Carter also defended UNL Chancellor Ronnie Green, who again was accused by Gov. Pete Ricketts of misleading him about the document drafted by the Journey for Anti-Racism and Equity, a committee formed last year.

But Carter, who will celebrate two years as NU’s leader next month, acknowledged communication with state leaders about the plan could have been better.

The “Commitment to Action,” which emerged from nearly 18 months of conversations at the University of Nebraska-Lincoln following the killing of George Floyd by a Minneapolis police officer in 2020, faced scrutiny from Republicans after it was released last week.

Community: Walter "Ted" Carter

Ted Carter, President/CEO, University of Nebraska Systems

Green said the plan outlines concrete steps to make UNL “a more diverse, inclusive and equitable university.”

Speaking at a news conference Monday, Ricketts said he supports a program "to get more involvement from minorities" in higher education, but reiterated his opposition to UNL's stated plan.

Ricketts also said that while Green called him ahead of releasing the Commitment to Action, he once again accused the chancellor of not giving him a full picture of what was involved with it.

The governor also said he did not agree with Carter applauding Green for leading the conversation about addressing racial inequities on campus.

"I was misled by Ronnie Green. I don't believe anything he says anymore, and I don't know how you get that back," Ricketts said. "I could not be more disgusted with what just happened."

Green has not responded to requests for comment through a UNL spokesperson.

In his letter released Monday, Carter said he oversaw a similar initiative to improve diversity at the U.S. Naval Academy after he was named superintendent in 2014, saying the service academy's demographics did not reflect the country as a whole.

He said that was done by engaging with young people “who felt called to serve, but who may have looked at us and wondered whether they belonged.”

In the class of 2023, Carter added, more than half of students will be women or from minority groups for the first time in the Naval Academy’s history.

Carter said he sees a similar opportunity at Nebraska.

“These are uncomfortable conversations, with passionate opinions on many sides,” he wrote in the letter. “Not every Nebraskan, nor every member of the university community, will agree with every element of the plan.”

Pete Ricketts mug

Pete Ricketts

In a statement last week, Ricketts called the plan “ideological indoctrination” and said it would “pit people against each other by conditioning everyone to see others through the lens of race rather than as individuals with unique strengths.”

Other Republican politicians, including Regent Jim Pillen of Columbus, who is running for governor, and Sen. Julie Slama of Peru, also blasted the plan in statements and social media posts.

Carter said he believes most Nebraskans agree with efforts to make the state and university more welcoming and accessible to all, linking the effort with addressing a workforce shortage in the state.

“Too many students from disadvantaged backgrounds do not enroll in college and graduate, and those who do don’t see enough people like them in our faculty and administrative ranks,” Carter wrote.

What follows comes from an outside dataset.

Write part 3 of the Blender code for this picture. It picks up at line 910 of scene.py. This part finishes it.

According to the Nebraska Coordinating Commission for Postsecondary Education, 56.5% of whites age 25-44 living and working in Nebraska have at least an associate’s degree.

Among minorities, that attainment level is 30.8% — a gap ranking Nebraska third-worst in the country.

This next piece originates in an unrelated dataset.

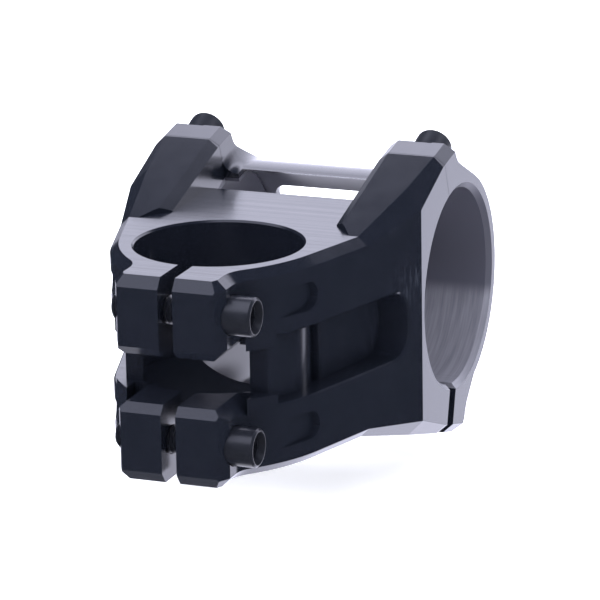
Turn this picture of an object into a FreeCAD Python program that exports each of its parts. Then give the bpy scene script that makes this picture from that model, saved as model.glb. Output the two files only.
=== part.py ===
"""Bicycle handlebar stem: one machined body, a faceplate and six M5 socket-head bolts.

Frame: the origin is on the steerer axis at half the stack height. X points forward to the
handlebar, Y points to the rider's left and Z points up the steerer. Millimetres.
"""

import FreeCAD, Part
import math
import os

from FreeCAD import Vector

# Driving dimensions
STEERER_R = 14.3          # half of a 28.6 mm steerer tube
BAR_R = 17.5              # half of a 35 mm handlebar
REACH = 45.0              # steerer axis to bar axis, no rise
STACK = 35.3              # height of the steerer clamp
CLAMP_HALF = 27.0         # half the width of the bar clamp

# Steerer end
HALF = STACK / 2
EAR_BACK = -23.5          # rear face of the ears
EAR_HALF = 9.8            # half the width across the ears
EAR_BEVEL = (1.0, 1.4)    # upright bevel on each rear corner, along X and Y
REAR_CUT = (1.45, 1.9)    # bevel along the top and bottom rear edges, along X and Z
SLIT = 2.6                # clamp slit between the ears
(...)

“Making certain Nebraska is a place where everyone can succeed is critical to maintaining our growth and competitiveness for future generations,” Carter said, which he said was the vision behind UNL’s anti-racism plan.

While the plan outlines new diversity, equity and inclusion initiatives, Carter said it does not impose critical race theory, generally taught in law schools as a way to examine systemic inequalities through the lens of race, on any students.

Chancellor Ronnie Green

Chancellor Ronnie Green

In August, the Board of Regents voted down a resolution from Pillen banning the “imposition” of critical race theory on students, following a lengthy public hearing where students, faculty, staff and even regents said that was not happening on any NU campus.

Carter also said NU would not hire any faculty or staff based on the color of their skin. UNL’s plan calls for a review of its hiring practices through efforts such as ensuring representation on search committees.

The NU president said the system also would not close its doors to any qualified student, or “limit the free, robust exchange of ideas on campus — one of the most cherished ideals in higher learning.”

While Carter applauded UNL and Green for starting a dialogue, he was also critical of how the plan was rolled out last week.

“Key stakeholders, starting with our Board of Regents, should have been engaged earlier,” he wrote. “As your university president, with ultimate accountability to the board, I have promised each regent that we will do better.”

Carter also said he spoke with Ricketts and reiterated his commitment to growing Nebraska together.

“I hope (Ricketts) will accept my pledge that we will do all we can to maintain our positive working relationship in support of his goal to grow Nebraska,” Carter wrote.